Question

A thin rectangular magnet suspended freely has a period of oscillation equal to T. Now it is broken into two equal halves (each having half of the original length) and one piece is made to oscillate freetly in the same field. If its period of oscillation is T', then ratio $\frac{T^{\prime }}{T}$ is

• A. $\frac{1}{4}$
• B. 2
• C. $\frac{1}{2\sqrt{2}}$
• D. $\frac{1}{2}$

Answer 1

The correct option is D $\frac{1}{2}$

When a magnet is cut along perpendicular bisector, the magnetic length of each part is half of original length but the pole strength remains same.

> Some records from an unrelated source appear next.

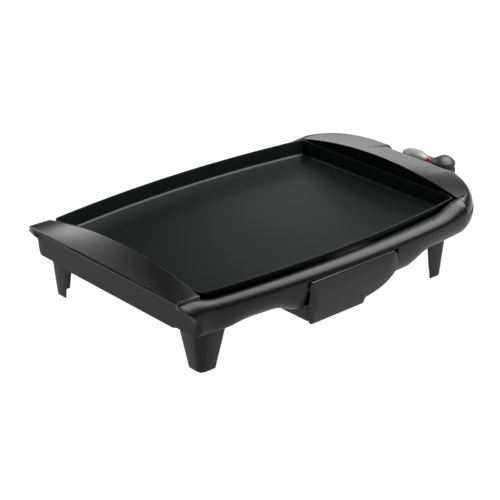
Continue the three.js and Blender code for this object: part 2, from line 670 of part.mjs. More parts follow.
add('control_lower_shell', lowerShell(), blackPlastic);
add('control_upper_shell', upperShell(), blackPlastic);
['front', 'rear'].forEach((name, i) => {
  const [x, y] = CONTROL_SCREWS[i];
  add(`control_screw_${name}`, screwUp(x, y, CONTROL.bottom - GAP, 12, PAN_SCREW_R, 3.2), steel);
});
add('control_knob', controlKnob(), blackPlastic);
add('knob_spindle', knobSpindle(), steel);
add('indicator_window', indicatorWindow(), smoke);
add('pilot_lens', pilotLens(), redLens);
add('pilot_lamp', pilotLamp(), smoke);
add('thermostat_switch', thermostatSwitch(), ceramic);
add('temperature_probe', temperatureProbe(), steel);
add('contact_socket_front', contactSocket(SOCKET.y - SOCKET.pitch), brass);
add('contact_socket_rear', contactSocket(SOCKET.y + SOCKET.pitch), brass);

// The origin is the middle of the footprint on the table.
const extent = new THREE.Box3().setFromObject(griddle);
const middle = extent.getCenter(new THREE.Vector3());
griddle.position.set(-middle.x, -middle.y, 0);
griddle.updateMatrixWorld(true);

export default griddle;
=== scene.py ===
import math
import bpy
import bmesh
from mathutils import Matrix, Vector


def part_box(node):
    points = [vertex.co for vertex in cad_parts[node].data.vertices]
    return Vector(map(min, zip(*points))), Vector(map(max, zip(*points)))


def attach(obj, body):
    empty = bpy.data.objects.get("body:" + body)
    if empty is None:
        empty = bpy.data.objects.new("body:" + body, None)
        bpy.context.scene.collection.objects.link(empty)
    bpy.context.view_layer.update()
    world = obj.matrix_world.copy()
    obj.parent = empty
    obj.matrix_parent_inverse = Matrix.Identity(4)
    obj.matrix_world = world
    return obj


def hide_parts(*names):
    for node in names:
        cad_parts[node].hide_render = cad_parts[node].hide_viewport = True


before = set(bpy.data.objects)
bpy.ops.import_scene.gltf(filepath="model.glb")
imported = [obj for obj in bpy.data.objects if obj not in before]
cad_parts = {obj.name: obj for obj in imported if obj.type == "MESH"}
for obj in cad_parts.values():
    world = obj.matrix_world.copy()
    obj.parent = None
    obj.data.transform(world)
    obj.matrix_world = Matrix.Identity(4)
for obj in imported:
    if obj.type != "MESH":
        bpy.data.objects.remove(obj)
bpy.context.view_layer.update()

# ---------------------------------------------------------------- studio
# A glowing white floor that fades far from the griddle, a dim room and four softboxes. The camera
# stands in front of the left end, above the table, and looks at the plate through a long lens.
MM = 0.001
plate_low, plate_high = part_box("griddle_plate")
MIDDLE = Vector(((plate_low.x + plate_high.x) / 2, (plate_low.y + plate_high.y) / 2, 0))


def place(x, y, z):
    """A point given in millimetres from the middle of the plate, with z above the table."""
    return Vector((MIDDLE.x + x * MM, MIDDLE.y + y * MM, z * MM))


def turned(azimuth, elevation):
    """Unit direction from the target: azimuth 0 is the front, elevation is above the table."""
    a, e = math.radians(azimuth), math.radians(elevation)
    return Vector((math.sin(a) * math.cos(e), -math.cos(a) * math.cos(e), math.sin(e)))


VIEW_TARGET = place(-23.8, -13.0, 57.4)
VIEW_FROM = turned(-41.55, 24.39)
VIEW_DISTANCE = 2141.1 * MM

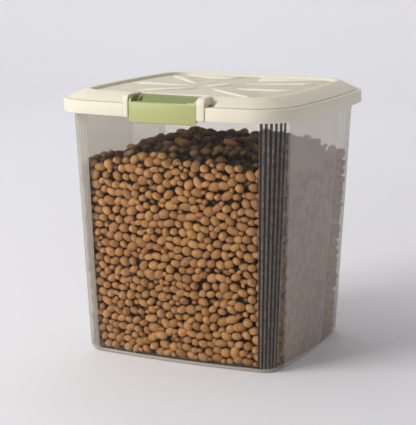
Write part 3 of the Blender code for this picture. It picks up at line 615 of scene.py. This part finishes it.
def heap_height(points):
    """The food's surface: a low mound in the middle, falling off towards the left and the right."""
    room = wall_room(points)[0]
    mound = 1.0 - np.exp(-np.clip(room, 0.0, 1.0) / MOUND_REACH)
    ripple = np.sin(points[:, 0] * 71.0 + 1.3) * np.sin(points[:, 1] * 63.0 + 0.4)
    left = np.clip((-0.055 - points[:, 0]) / 0.06, 0.0, 1.0)
    right = np.clip((points[:, 0] - 0.075) / 0.035, 0.0, 1.0)
    raised = FOOD_LEVEL + MOUND * mound + RIPPLE * ripple * mound
    return raised - LEFT_DROP * left - RIGHT_DROP * right


# %% A loose grid of pellets in the skin
FOOD_FLOOR = 5.3 * MM
SKIN = 21 * MM
SPACING = 9.2 * MM
chance = np.random.default_rng(41)


def starting_places():
    counts = [int(size / SPACING) for size in (2 * HALF_WIDTH, 2 * HALF_DEPTH, 0.27)]
    grid = np.stack(np.meshgrid(*[np.arange(count) for count in counts], indexing="ij"), axis=-1)
    grid = grid.reshape(-1, 3).astype(float)
    grid[:, 0] += 0.5 * (grid[:, 2] % 2)
    grid[:, 1] += 0.5 * (grid[:, 2] % 2)
    points = grid * SPACING - np.array([HALF_WIDTH, HALF_DEPTH, -FOOD_FLOOR - 5 * MM])
    points += chance.uniform(-0.3, 0.3, points.shape) * SPACING
    points = points[(np.abs(points[:, 0]) < HALF_WIDTH) & (np.abs(points[:, 1]) < HALF_DEPTH)]
    room = wall_room(points)[0]
    depth = heap_height(points) - points[:, 2]
    low = points[:, 2] - FOOD_FLOOR
    inside = (room > 4 * MM) & (depth > 3 * MM) & (low > 4 * MM)
    skin = (room < SKIN) | (depth < SKIN) | (low < 12 * MM)
    return points[inside & skin]


places = starting_places()
radii = chance.normal(5.35 * MM, 0.7 * MM, len(places)).clip(3.2 * MM, 6.6 * MM)
small = chance.random(len(places)) < 0.10
radii[small] *= 0.60
print("pellets:", len(places))


# %% Let them settle
def settle_pellets(points, radii, rounds=9, pushes=9):
    """Rounds of pushing: neighbours part, the outer ones drift to the wall, and all sink a little."""
    neighbours = 18
    for turn in range(rounds):
        tree = KDTree(len(points))
        for number, point in enumerate(points):
            tree.insert(point, number)
        tree.balance()
        found = [tree.find_n(point, neighbours + 1)[1:] for point in points]
        near = np.array([[hit[1] for hit in hits] for hits in found])
        touch = radii[:, None] + radii[near]
        for _ in range(pushes):
            away = points[:, None, :] - points[near]
            far = np.maximum(np.linalg.norm(away, axis=2), 1e-6)
            overlap = np.clip(touch * 0.95 - far, 0.0, None)
            points = points + (away / far[:, :, None] * (overlap * 0.28)[:, :, None]).sum(axis=1)
            room, way = wall_room(points)
            pull = np.where(room < SKIN, 0.14 * MM, 0.0) * (turn < rounds - 1)
            points[:, :2] -= way * pull[:, None]
            points[:, 2] -= 0.05 * MM
            room, way = wall_room(points)
            short = np.clip(radii + 0.5 * MM - room, 0.0, None)
            points[:, :2] += way * short[:, None]
            points[:, 2] = np.maximum(points[:, 2], FOOD_FLOOR + 0.76 * radii)
            points[:, 2] = np.minimum(points[:, 2], heap_height(points) - 0.2 * radii)
    return points


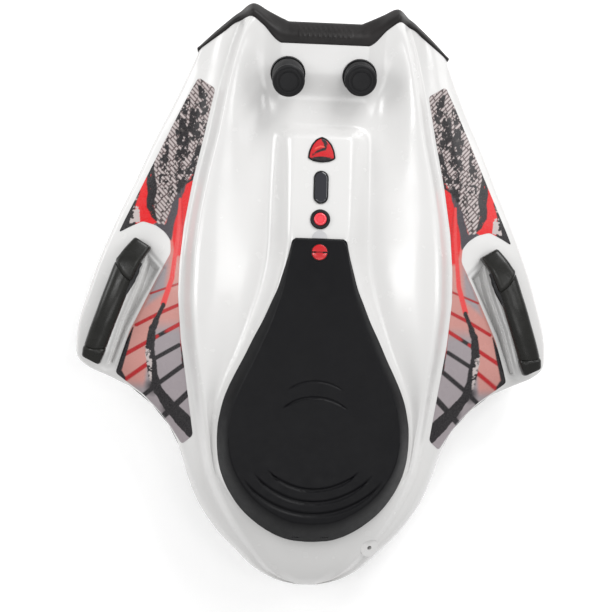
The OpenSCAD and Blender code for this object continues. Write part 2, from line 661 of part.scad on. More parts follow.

m = pole strength of original magnet
Magnetic moment of original magnet,
$\mu =m\left(2L\right)$

For each half cut part:

Pole strength = m

Magnetic moment of each part

${\mu }^{\prime }=mL$

$\Rightarrow {\mu }^{\prime }=\frac{m\left(2L\right)}{2}=\frac{\mu }{2}$

let, M = mass of original magnet, I=moment of inertia of original magnet about perpendicular bisector axis

$I=\frac{\left(M\right)(2L{)}^2}{12}=\frac{\left(M\right)(L{)}^2}{3}$

Let I' be the new moment of inertia of each cut half part

$I^{\prime }=\frac{\left(\frac{M}{2}\right)(L{)}^2}{12}=\frac{1}{8}.\frac{m{L}^2}{3}=\frac{1}{8}$

Time period of oscillation of original magnet,

$T=2\pi \sqrt{\frac{I}{\mu B_H}}$

$(I$ = moment of inertia of oscillating magnet, $\mu$= magnetic moment, $B_H$ = magnetic field)

New time period for each half part

$T^{\prime }=2\pi \sqrt{\frac{\frac{I}{8}}{\left(\frac{\mu }{2}\right)\left(B_H\right)}}$

$\Rightarrow T^{\prime }=\frac{1}{2}.2\pi \sqrt{\frac{I}{\mu B_H}}$

$\Rightarrow T^{\prime }=\frac{T}{2}$

$\Rightarrow T^{\prime }=\frac{1}{2}$

Hence, the correct option is (C)